Financial Times Deutschland, a German financial newspaper, described as “droning self-righteousness” an attack by Peer Steinbruck, Merkel’s Social Democrat finance minister, in which he said the United States will lose its status as the superpower of the global financial system.
Die Welt went so far as to talk about a “change in course” by the pro-American chancellor herself. In focusing on the Americans turning a deaf ear to calls for more financial regulation, Merkel “took the role of a schoolteacher,” it said, and skipped over the fact “that Germany was one of the top profiteers from the American cheap money policy.”
Other signs of profound European splits, and the difficulty of finding leadership positions to overcome them, were at hand.
An FTD report last week, quoting from a French Foreign Ministry discussion paper presented during a conference of European foreign ministers about three weeks ago, illustrated the extent of divisions between countries increasingly mistrustful of Russia and others wanting to retain a status quo relationship.
The newspaper said the French document argued that Russia’s invasion of Georgia “confirms that our post-Cold War plan to bind Russia to Europe has failed” and that “there is no doubt that Europeans and Americans did not correctly evaluate re-awakened Russian power.”
Asked about the discussion paper, a French spokesman replied: “There are all kinds of different ideas in it. It was just that, something to prompt discussion.”

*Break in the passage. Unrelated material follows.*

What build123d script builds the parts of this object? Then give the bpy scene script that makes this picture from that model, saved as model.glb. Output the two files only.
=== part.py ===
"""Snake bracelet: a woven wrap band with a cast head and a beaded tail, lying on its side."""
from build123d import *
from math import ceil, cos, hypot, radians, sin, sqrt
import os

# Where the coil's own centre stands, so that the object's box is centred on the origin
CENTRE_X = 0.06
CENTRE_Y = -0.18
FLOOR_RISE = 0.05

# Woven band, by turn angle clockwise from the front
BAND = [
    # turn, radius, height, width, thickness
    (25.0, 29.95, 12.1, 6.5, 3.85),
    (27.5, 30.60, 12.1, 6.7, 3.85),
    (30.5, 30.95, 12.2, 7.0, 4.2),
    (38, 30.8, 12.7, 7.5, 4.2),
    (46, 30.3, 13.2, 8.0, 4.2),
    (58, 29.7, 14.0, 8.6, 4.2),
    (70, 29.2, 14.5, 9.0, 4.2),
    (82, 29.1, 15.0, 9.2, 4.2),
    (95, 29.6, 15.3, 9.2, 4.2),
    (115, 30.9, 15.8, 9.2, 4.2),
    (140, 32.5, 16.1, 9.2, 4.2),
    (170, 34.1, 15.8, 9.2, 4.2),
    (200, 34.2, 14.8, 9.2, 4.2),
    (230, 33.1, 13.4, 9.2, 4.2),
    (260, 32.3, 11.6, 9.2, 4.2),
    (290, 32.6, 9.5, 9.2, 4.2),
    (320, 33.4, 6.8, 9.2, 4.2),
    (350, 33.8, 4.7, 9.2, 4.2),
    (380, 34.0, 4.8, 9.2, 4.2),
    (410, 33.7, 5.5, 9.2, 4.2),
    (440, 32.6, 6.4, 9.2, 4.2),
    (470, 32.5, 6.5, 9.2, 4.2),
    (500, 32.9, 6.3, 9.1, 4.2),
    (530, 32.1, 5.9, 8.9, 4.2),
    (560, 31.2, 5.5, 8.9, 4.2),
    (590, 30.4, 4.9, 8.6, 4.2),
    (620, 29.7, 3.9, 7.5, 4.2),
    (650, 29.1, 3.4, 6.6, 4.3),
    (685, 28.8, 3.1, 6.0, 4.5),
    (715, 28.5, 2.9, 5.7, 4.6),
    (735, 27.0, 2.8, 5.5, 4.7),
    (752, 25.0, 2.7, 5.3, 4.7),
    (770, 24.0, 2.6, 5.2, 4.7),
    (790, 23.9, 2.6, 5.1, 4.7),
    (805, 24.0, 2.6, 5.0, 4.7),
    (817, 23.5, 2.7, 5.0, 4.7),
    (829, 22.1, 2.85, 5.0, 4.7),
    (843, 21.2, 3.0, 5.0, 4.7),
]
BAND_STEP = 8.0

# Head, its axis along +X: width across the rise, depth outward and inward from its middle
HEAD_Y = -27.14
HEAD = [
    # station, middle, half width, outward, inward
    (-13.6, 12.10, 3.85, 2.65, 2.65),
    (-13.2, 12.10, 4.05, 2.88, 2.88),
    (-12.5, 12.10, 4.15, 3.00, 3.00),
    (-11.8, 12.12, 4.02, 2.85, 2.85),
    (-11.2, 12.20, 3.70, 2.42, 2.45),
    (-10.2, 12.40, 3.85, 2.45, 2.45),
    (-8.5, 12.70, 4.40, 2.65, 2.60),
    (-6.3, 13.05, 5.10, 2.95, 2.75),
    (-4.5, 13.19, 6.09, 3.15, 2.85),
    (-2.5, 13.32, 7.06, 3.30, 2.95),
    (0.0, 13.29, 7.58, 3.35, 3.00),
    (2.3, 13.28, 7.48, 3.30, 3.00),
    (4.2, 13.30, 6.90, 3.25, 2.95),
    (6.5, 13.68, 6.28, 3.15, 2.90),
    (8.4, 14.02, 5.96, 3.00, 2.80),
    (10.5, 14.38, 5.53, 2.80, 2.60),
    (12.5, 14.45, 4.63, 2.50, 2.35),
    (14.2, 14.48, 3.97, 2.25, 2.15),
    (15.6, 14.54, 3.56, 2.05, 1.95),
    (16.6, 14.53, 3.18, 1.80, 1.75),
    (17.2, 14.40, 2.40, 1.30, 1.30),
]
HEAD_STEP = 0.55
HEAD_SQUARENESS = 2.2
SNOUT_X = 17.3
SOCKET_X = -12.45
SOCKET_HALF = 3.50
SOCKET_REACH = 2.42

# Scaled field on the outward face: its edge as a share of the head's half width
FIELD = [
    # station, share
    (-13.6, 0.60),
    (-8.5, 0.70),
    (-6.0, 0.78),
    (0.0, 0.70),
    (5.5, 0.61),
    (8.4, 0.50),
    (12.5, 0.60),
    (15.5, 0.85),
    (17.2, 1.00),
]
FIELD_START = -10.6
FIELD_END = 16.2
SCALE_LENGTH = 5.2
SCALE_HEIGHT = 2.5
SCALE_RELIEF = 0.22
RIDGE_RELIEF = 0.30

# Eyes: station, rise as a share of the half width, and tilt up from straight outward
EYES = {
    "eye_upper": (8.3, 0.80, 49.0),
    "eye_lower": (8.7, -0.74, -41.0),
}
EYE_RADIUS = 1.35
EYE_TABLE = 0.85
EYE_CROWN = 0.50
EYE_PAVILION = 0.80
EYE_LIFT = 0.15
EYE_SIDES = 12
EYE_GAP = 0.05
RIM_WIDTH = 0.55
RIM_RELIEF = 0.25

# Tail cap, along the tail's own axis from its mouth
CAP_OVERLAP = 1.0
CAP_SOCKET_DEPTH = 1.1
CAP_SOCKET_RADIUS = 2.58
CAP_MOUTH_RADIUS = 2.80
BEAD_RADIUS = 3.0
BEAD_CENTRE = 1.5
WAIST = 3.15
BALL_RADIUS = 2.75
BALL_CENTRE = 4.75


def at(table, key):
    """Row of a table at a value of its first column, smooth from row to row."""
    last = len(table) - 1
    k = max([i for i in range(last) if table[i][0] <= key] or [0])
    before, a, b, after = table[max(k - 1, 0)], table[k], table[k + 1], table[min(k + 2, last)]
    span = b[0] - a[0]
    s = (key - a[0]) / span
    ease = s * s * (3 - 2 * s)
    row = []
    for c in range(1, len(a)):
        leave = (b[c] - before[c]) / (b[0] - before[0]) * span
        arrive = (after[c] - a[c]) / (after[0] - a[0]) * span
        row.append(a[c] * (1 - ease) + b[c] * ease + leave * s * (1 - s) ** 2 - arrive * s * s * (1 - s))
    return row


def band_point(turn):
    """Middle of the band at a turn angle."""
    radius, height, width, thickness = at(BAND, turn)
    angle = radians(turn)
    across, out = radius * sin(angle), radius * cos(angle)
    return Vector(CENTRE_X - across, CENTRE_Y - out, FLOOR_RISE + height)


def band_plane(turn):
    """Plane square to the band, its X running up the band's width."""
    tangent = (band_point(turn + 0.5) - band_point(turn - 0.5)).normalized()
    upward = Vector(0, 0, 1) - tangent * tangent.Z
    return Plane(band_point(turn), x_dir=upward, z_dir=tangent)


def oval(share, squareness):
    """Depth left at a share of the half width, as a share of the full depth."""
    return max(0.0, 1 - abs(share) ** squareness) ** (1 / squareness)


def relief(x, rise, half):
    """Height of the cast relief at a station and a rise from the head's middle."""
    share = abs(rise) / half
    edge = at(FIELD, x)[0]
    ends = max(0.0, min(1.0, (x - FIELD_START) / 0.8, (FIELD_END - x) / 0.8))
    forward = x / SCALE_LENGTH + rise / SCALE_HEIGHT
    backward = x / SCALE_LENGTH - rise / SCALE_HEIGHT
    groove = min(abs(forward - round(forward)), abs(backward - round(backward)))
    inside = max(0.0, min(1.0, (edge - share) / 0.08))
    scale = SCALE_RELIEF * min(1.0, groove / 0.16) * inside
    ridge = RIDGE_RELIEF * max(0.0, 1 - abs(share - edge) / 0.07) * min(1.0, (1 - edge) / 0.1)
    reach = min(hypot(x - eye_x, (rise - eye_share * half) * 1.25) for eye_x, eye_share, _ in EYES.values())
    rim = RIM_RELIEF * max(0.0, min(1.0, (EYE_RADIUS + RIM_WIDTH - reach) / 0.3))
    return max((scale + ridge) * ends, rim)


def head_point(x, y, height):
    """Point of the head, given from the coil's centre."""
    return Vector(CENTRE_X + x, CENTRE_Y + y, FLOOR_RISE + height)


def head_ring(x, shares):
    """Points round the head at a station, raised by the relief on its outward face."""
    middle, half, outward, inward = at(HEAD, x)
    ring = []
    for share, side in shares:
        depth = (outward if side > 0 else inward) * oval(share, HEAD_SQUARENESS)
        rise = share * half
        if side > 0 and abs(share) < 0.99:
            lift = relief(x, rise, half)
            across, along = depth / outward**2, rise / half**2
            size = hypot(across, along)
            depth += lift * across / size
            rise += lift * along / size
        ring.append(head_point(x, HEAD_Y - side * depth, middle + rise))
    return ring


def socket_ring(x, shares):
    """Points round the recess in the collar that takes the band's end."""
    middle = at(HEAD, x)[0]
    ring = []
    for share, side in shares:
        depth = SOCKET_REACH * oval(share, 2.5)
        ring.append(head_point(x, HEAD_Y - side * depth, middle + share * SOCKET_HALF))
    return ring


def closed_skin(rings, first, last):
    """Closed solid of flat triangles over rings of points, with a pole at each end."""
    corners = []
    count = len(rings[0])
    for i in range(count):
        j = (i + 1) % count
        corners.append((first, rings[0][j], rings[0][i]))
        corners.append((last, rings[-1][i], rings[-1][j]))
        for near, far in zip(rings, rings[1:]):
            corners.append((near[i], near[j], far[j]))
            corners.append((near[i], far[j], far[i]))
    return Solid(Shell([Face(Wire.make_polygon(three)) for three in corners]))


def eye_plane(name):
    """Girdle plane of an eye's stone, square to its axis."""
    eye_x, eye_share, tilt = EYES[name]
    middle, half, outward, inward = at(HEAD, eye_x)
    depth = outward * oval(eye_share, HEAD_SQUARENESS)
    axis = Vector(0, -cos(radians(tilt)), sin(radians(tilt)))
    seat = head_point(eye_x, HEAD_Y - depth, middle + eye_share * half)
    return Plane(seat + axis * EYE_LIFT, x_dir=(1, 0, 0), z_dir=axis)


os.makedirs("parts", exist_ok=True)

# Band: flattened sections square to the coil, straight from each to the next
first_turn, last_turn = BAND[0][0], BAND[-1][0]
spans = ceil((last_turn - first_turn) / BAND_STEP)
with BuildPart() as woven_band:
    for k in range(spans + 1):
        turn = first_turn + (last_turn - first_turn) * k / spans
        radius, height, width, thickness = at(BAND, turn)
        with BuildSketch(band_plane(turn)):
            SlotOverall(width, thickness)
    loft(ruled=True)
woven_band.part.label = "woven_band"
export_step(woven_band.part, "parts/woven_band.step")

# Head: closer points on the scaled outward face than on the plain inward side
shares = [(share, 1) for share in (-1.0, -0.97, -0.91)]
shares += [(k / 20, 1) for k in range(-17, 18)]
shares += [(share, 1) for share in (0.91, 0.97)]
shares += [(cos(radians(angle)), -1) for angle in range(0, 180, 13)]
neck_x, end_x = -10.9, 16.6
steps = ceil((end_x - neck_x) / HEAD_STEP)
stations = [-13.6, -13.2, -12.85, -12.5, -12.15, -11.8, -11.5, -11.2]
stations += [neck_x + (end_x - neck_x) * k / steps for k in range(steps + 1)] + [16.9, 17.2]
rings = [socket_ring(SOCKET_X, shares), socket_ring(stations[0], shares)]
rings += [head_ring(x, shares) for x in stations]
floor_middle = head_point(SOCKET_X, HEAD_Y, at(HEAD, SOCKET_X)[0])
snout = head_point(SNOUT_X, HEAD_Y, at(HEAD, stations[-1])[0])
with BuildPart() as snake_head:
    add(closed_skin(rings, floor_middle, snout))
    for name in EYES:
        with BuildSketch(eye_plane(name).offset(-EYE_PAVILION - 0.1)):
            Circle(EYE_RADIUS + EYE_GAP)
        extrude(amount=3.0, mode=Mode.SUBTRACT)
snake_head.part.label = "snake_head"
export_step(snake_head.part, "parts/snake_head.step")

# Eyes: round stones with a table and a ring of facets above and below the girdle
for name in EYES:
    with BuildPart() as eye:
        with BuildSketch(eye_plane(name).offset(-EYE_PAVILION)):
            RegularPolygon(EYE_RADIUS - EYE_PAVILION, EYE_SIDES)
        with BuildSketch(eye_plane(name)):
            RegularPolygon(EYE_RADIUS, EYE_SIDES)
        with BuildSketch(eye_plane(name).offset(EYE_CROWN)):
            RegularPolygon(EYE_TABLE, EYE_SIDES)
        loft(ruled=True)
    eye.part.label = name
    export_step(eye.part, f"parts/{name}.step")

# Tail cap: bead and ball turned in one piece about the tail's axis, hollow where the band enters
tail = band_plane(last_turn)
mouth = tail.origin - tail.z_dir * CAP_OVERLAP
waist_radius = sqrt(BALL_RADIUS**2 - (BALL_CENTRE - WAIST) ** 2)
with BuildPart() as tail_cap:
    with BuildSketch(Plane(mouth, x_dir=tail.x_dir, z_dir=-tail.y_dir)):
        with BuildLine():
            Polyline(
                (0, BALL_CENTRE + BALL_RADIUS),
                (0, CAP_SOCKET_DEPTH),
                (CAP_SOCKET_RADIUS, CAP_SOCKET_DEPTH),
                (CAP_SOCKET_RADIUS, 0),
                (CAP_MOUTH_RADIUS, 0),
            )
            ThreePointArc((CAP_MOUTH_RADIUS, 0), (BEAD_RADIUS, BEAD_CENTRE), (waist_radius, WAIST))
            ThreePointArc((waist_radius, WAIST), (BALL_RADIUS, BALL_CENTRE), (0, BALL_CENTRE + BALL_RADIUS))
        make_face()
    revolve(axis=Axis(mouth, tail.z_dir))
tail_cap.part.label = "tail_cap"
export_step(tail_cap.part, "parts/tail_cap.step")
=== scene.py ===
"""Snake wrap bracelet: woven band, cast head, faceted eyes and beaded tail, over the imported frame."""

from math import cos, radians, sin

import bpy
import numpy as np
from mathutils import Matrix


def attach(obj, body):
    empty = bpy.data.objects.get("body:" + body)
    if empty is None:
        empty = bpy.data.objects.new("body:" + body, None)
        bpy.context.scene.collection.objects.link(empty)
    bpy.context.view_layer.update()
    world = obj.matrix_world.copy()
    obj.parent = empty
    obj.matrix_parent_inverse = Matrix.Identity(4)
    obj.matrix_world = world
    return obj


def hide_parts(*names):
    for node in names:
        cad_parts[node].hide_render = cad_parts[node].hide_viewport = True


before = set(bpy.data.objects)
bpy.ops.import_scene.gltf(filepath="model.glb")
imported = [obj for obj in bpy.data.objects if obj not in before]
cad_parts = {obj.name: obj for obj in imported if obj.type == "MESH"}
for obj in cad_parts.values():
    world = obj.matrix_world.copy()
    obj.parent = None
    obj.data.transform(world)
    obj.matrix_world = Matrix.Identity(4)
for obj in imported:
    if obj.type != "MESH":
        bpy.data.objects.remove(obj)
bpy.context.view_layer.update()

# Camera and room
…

In that case, its existence points out the distance separating a Europe of multiple positions on the financial crisis, its relationship to America and Russia, and its energy dependencies, from the unity that would make a bid for a role in world leadership more meaningful.
Sarkozy’s interest in standing at the head of Europe looks completely legitimate. But the gap between ambition and the complications of the task is enormous.
Could the European Union of October 2008 offer the world a new, clear handhold on stability as it negotiates a series of dark passages?
Reality says don’t consider the question again until after America speaks on the first Tuesday in November.